CONFLUENT_WEAVIATE_JAR = "../target/scala-2.12/confluent-connector_2.12-3.4.0_0.0.1.jar"

spark = (
    SparkSession.builder.appName("demo-confluent-weaviate-integration")
    .config("spark.jars.packages", ",".join(jar_packages))
    .config("spark.jars", CONFLUENT_WEAVIATE_JAR)
    .config("spark.streaming.stopGracefullyOnShutdown", "true")
    .getOrCreate()
)

Grab the creds:

In [None]:
confluentClusterName = os.environ.get("CONFLUENT_CLUSTER_NAME")
confluentBootstrapServers = os.environ.get("CONFLUENT_BOOTSTRAP_SERVERS")
confluentTopicName = os.environ.get("CONFLUENT_TOPIC_NAME")
schemaRegistryUrl = os.environ.get("SCHEMA_REGISTRY_URL")
confluentApiKey = os.environ.get("CONFLUENT_API_KEY")
confluentSecret = os.environ.get("CONFLUENT_SECRET")
confluentRegistryApiKey = os.environ.get("CONFLUENT_REGISTRY_API_KEY")
confluentRegistrySecret = os.environ.get("CONFLUENT_REGISTRY_SECRET")

# Demo

Create the schema in Weaviate:

In [None]:
with open("../src/it/resources/schema.json", "r") as f:
    weaviate_schema = json.load(f)

client.schema.create_class(weaviate_schema)
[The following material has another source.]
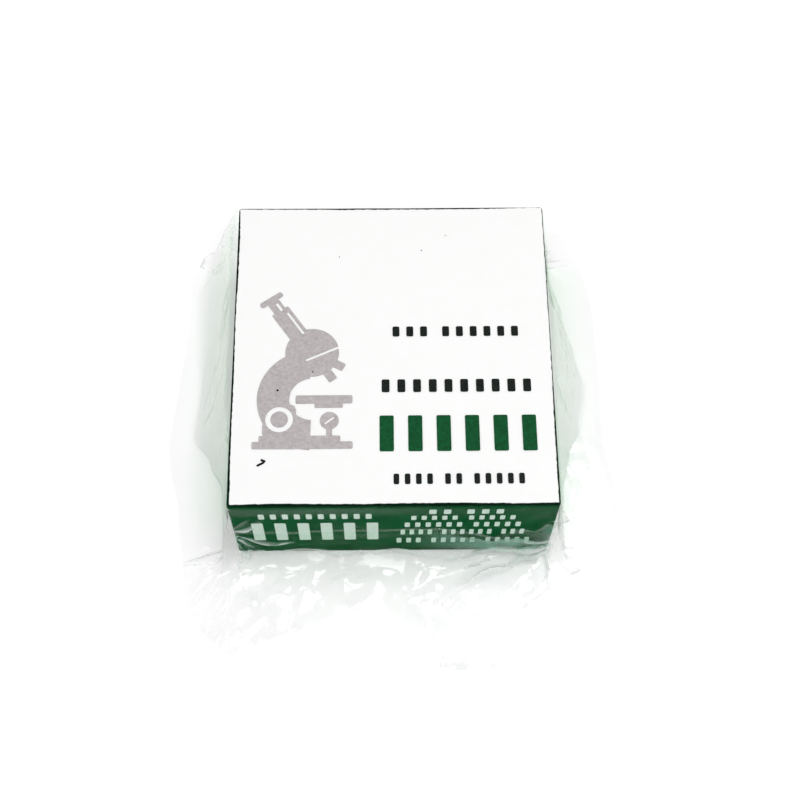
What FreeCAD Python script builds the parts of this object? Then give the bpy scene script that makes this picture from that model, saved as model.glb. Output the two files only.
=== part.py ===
"""Sealed pack of microscope slides: a closed, paper-wrapped board carton in a clear film bag.

The carton is a full-depth lid pushed over a tray. The bag keeps it shut, so it is one closed body. Only the
lid can be seen and, from below, the lid's rim, the open part of the seam inside it and the tray's floor.

The bag is one thin closed skin. It lies flat on the lid and under the tray, leans out from the lid's edges
to the table, and ends in two sheets sealed face to face: narrow at the two sides and deep at the mouth in
front. At the back the film is folded, so there is no seal there.

Millimetres, +Z up. The origin is on the underside of the bag, below the middle of the carton.
"""

import math
import os

import FreeCAD
import Part

# What the carton is made to hold: glass slides lying flat in stacks, side by side.
SLIDE_LENGTH = 76.2
SLIDE_WIDTH = 25.4
SLIDE_THICKNESS = 1.2
STACKS = 3
SLIDES_IN_STACK = 24
PLAY_ACROSS = 0.2  # free space beside the stacks
PLAY_ALONG = 4.2  # finger room past the slides' ends
PLAY_ABOVE = 1.4  # free space over the top slide

# The carton's board, with its glued paper wrap.
LID_WALL = 1.3
LID_TOP = 1.8
TRAY_WALL = 1.2
TRAY_FLOOR = 1.8
LID_CLEARANCE = 0.3  # between the lid's wall and the tray's
LID_LIFT = 0.6  # how far the lid's rim stays above the tray's underside
SEAM_DEPTH = 2.5  # how far up the seam between the lid's rim and the tray is open
EDGE_RADIUS = 0.5  # wrap turned over the board's level edges
CORNER_RADIUS = 0.7  # wrap drawn round the board's upright corners

# The film bag.
FILM = 0.08
LEAN_SIDE = 14.0  # how far out from the carton the film meets the table, left and right
LEAN_FRONT = 16.0
LEAN_BACK = 14.0
SIDE_SEAL = 4.0
MOUTH_SEAL = 20.0
MOUTH_CORNER = 9.0  # corners cut off the mouth's seal

TRAY_WIDTH = STACKS * SLIDE_WIDTH + PLAY_ACROSS + 2 * TRAY_WALL
TRAY_DEPTH = SLIDE_LENGTH + PLAY_ALONG + 2 * TRAY_WALL
CARTON_WIDTH = TRAY_WIDTH + 2 * (LID_CLEARANCE + LID_WALL)
CARTON_DEPTH = TRAY_DEPTH + 2 * (LID_CLEARANCE + LID_WALL)
CARTON_BASE = FILM
CARTON_TOP = CARTON_BASE + TRAY_FLOOR + SLIDES_IN_STACK * SLIDE_THICKNESS + PLAY_ABOVE + LID_TOP


def block(width, depth, low, high):
    """A box round the Z axis, between two heights."""
    return Part.makeBox(width, depth, high - low, FreeCAD.Vector(-width / 2, -depth / 2, low))


def upright_edges(solid):
    """The edges of a block that run straight up."""
    return [edge for edge in solid.Edges if edge.BoundBox.ZLength > 1e-6]


def edges_at(solid, height):
    """The edges that lie wholly at one height."""
    return [
        edge
        for edge in solid.Edges
        if abs(edge.BoundBox.ZMin - height) < 1e-6 and abs(edge.BoundBox.ZMax - height) < 1e-6
    ]


def board_block(width, depth, low, high, wrapped_edge):
    """A block of paper-wrapped board: rounded upright corners, and one rounded level edge, low or high."""
    solid = block(width, depth, low, high)
    solid = solid.makeFillet(CORNER_RADIUS, upright_edges(solid))
    return solid.makeFillet(EDGE_RADIUS, edges_at(solid, wrapped_edge))


def slide_carton():
    """The closed carton: lid over tray, one body above the open part of their seam."""
    rim = CARTON_BASE + LID_LIFT
    seam_top = rim + SEAM_DEPTH
    lid = board_block(CARTON_WIDTH, CARTON_DEPTH, rim, CARTON_TOP, CARTON_TOP)
    seam = block(CARTON_WIDTH - 2 * LID_WALL, CARTON_DEPTH - 2 * LID_WALL, rim, seam_top)
    tray = board_block(TRAY_WIDTH, TRAY_DEPTH, CARTON_BASE, seam_top, CARTON_BASE)
    return lid.cut(seam).fuse(tray).removeSplitter()


def outline(corners, height):
    """A closed wire of straight lines through (x, y) corners at one height."""
    points = [FreeCAD.Vector(x, y, height) for x, y in corners]
    return Part.makePolygon(points + points[:1])


def rectangle(left, right, front, back):
    return [(left, front), (right, front), (right, back), (left, back)]


def tent(low, high, extra):
    """The space under the leaning film, from the table up to the lid, with its walls moved out by extra."""
    side = CARTON_WIDTH / 2 + extra
    end = CARTON_DEPTH / 2 + extra
    top = rectangle(-side, side, -end, end)
    foot = rectangle(-side - LEAN_SIDE, side + LEAN_SIDE, -end - LEAN_FRONT, end + LEAN_BACK)
    return Part.makeLoft([outline(foot, low), outline(top, high)], True, True)


def seals(foot_extra):
    """The flat rim of two sheets sealed face to face, left, right and in front of the tent's foot."""
    foot_side = CARTON_WIDTH / 2 + LEAN_SIDE + foot_extra
    side = foot_side + SIDE_SEAL
    back = CARTON_DEPTH / 2 + LEAN_BACK + foot_extra
    front = -CARTON_DEPTH / 2 - LEAN_FRONT - MOUTH_SEAL
    right_half = [
        (side - MOUTH_CORNER, front),
        (side, front + MOUTH_CORNER),
        (side, back - SIDE_SEAL),
        (foot_side, back),
    ]
    left_half = [(-x, y) for x, y in reversed(right_half)]
    sheet = Part.Face(outline(right_half + left_half, 0))
    return sheet.extrude(FreeCAD.Vector(0, 0, 2 * FILM))


def film_bag():
    """The bag: a skin of the film's thickness round the tent, with its sealed rim."""
    steepness = math.atan2(CARTON_TOP, max(LEAN_SIDE, LEAN_FRONT, LEAN_BACK))
    level_thickness = FILM / math.sin(steepness)
    outside = tent(0, CARTON_TOP + FILM, level_thickness)
    inside = tent(CARTON_BASE, CARTON_TOP, 0)
    return outside.fuse(seals(level_thickness)).cut(inside).removeSplitter()


os.makedirs("parts", exist_ok=True)
for name, shape in (("slide_carton", slide_carton()), ("film_bag", film_bag())):
    box = shape.BoundBox
    print(name, len(shape.Solids), "solid", round(shape.Volume, 1), "mm3", "valid", shape.isValid())
    print("  x", box.XMin, box.XMax, "y", box.YMin, box.YMax, "z", box.ZMin, box.ZMax)
    shape.exportStep(f"parts/{name}.step")
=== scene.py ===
"""A sealed carton of microscope slides, lying in its clear film bag on a white light table."""

import math
import random

import bmesh
import bpy
from mathutils import Matrix, Vector, noise
from mathutils.bvhtree import BVHTree
from mathutils.geometry import delaunay_2d_cdt
from mathutils.kdtree import KDTree


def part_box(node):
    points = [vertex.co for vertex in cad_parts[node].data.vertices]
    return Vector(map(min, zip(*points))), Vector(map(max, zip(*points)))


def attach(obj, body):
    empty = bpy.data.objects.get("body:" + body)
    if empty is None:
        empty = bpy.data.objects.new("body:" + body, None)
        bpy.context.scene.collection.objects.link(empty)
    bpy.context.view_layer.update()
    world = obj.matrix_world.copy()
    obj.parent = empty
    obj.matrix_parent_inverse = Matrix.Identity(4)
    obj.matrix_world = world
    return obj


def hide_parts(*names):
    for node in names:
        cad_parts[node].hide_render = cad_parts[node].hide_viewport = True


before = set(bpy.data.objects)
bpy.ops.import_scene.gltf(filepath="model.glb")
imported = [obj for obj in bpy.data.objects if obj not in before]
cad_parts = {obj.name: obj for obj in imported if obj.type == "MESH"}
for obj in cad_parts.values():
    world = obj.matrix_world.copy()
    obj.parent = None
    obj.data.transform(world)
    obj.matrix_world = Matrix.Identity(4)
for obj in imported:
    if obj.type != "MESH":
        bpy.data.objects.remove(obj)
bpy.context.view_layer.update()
MM = 0.001


# ------------------------------ light table, lamp and camera
# The pack lies on a plain white acrylic light table under one wide soft lamp, in a pale room
# whose ceiling is darker than its walls, so that clear film has something to mirror.

TABLE_SIZE = 6.0
TABLE_GLOW = 0.16  # the table is lit a little from below, which keeps its bare parts white

LAMP_WIDTH, LAMP_DEPTH = 1.3, 0.6
LAMP_PLACE = (0.12, -0.08, 1.50)
LAMP_POWER = 15.4
WALL_BRIGHTNESS = 0.95
CEILING_BRIGHTNESS = 0.28
WALL_TOP, CEILING_EDGE = 0.10, 0.75  # where the room's walls start to darken, as sines of height

CAMERA_PLACE = (-2.2 * MM, -165.1 * MM, 353.5 * MM)
CAMERA_DOWN = math.radians(64.78)
CAMERA_LEFT = math.radians(-1.53)
CAMERA_ROLL = math.radians(1.0)
CAMERA_LENS, CAMERA_SENSOR = 62.86, 36.0
FILM_LAYERS = 40  # how many layers of clear film a ray of light may pass
LIGHT_BOUNCES = 16


def colour(hex_code):
    """A colour written as sRGB hex, as Blender's shaders take it."""
    channels = [int(hex_code[i : i + 2], 16) / 255 for i in (1, 3, 5)]
    linear = [c / 12.92 if c <= 0.04045 else ((c + 0.055) / 1.055) ** 2.4 for c in channels]
    return (*linear, 1.0)


def new_material(name):
    material = bpy.data.materials.new(name)
    material.use_nodes = True
    material.node_tree.nodes.clear()
    return material


def add_node(material, kind, settings=None, **inputs):
    """Adds a node. Each input is a value, an output to link from, or a node for its first output."""
    tree = material.node_tree
    node = tree.nodes.new("ShaderNode" + kind)
    for key, value in (settings or {}).items():
        setattr(node, key, value)
    for key, value in inputs.items():
        socket = node.inputs[int(key[1:])] if key[1:].isdigit() else node.inputs[key.replace("_", " ")]
        if isinstance(value, bpy.types.Node):
            value = next(out for out in value.outputs if out.enabled)
        if isinstance(value, bpy.types.NodeSocket):
            tree.links.new(value, socket)
        else:
            socket.default_value = value
    return node


def deselect():
    for other in bpy.context.selected_objects:
        other.select_set(False)


deselect()
bpy.ops.mesh.primitive_grid_add(x_subdivisions=2, y_subdivisions=2, size=TABLE_SIZE)
table = bpy.context.object
table.name = "light_table"

acrylic = new_material("white acrylic table")
matt = add_node(acrylic, "BsdfDiffuse", Color=colour("#f5f5f5"))
glow = add_node(acrylic, "Emission", Color=colour("#ffffff"), Strength=TABLE_GLOW)
lit = add_node(acrylic, "AddShader", i0=matt, i1=glow)
ray = add_node(acrylic, "LightPath")
seen = ray.outputs["Is Camera Ray"]
for other in ("Is Glossy Ray", "Is Transmission Ray"):
    seen = add_node(acrylic, "Math", {"operation": "MAXIMUM"}, i0=seen, i1=ray.outputs[other])
surface = add_node(acrylic, "MixShader", i0=seen, i1=matt, i2=lit)
add_node(acrylic, "OutputMaterial", Surface=surface)
table.data.materials.append(acrylic)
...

Create a Spark Structured Streaming `DataFrame` to read streaming data from a Confluent Kafka topic:

In [None]:
clickstreamDF = (
    spark.readStream.format("kafka")
    .option("kafka.bootstrap.servers", confluentBootstrapServers)
    .option("subscribe", confluentTopicName)
    .option("startingOffsets", "latest")
    .option("kafka.security.protocol", "SASL_SSL")
    .option(
        "kafka.sasl.jaas.config",
        "org.apache.kafka.common.security.plain.PlainLoginModule required username='{}' password='{}';".format(
            confluentApiKey, confluentSecret
        ),
    )
    .option("kafka.ssl.endpoint.identification.algorithm", "https")
    .option("kafka.sasl.mechanism", "PLAIN")
    .option("failOnDataLoss", "false")
    .option("name", "clickStreamReadFromConfluent")
    .load()
)

Define a function to run on each microbatch:

In [None]:
total_rows_processed = 0


def f(df, batch_id):
    global total_rows_processed
    row_count = df.count()
    total_rows_processed += row_count

    print(f"Number of rows in the batch with batch id {batch_id}: {row_count}")
    df.write.format("io.weaviate.confluent.Weaviate").option("batchsize", 200).option(
        "scheme", "http"
    ).option("host", weaviate_host).option(
        "className", weaviate_schema["class"]
    ).option(
        "schemaRegistryUrl", ...
    ).option(
        "schemaRegistryApiKey", ...
    ).option(
        "schemaRegistryApiSecret", ...
    ).mode(
        "append"
    ).save()

Start writinng the stream:

In [None]:
query = (
    clickstreamDF.writeStream.foreachBatch(f)
    .queryName("write_stream_to_weaviate")
    .start()
)

Stop writing after 30 seconds:

In [None]:
# this does not gracefully shutdown the stream!
# easiest way to gracefully shutdown is to pause the source connector
time.sleep(30)
query.stop()

Compare the number of rows processed and the number of objects in Weaviate:

In [None]:
results = client.query.aggregate(weaviate_schema["class"]).with_meta_count().do()
total_objects_in_weaviate = results["data"]["Aggregate"][weaviate_schema["class"]][0][
    "meta"
]["count"]

assert (
    total_rows_processed == total_objects_in_weaviate
), f"Total rows processed {total_rows_processed} does not match total objects in weaviate {total_objects_in_weaviate}"

Look at some of the objects in Weaviate:

In [None]:
client.data_object.get(class_name=weaviate_schema["class"], limit=3)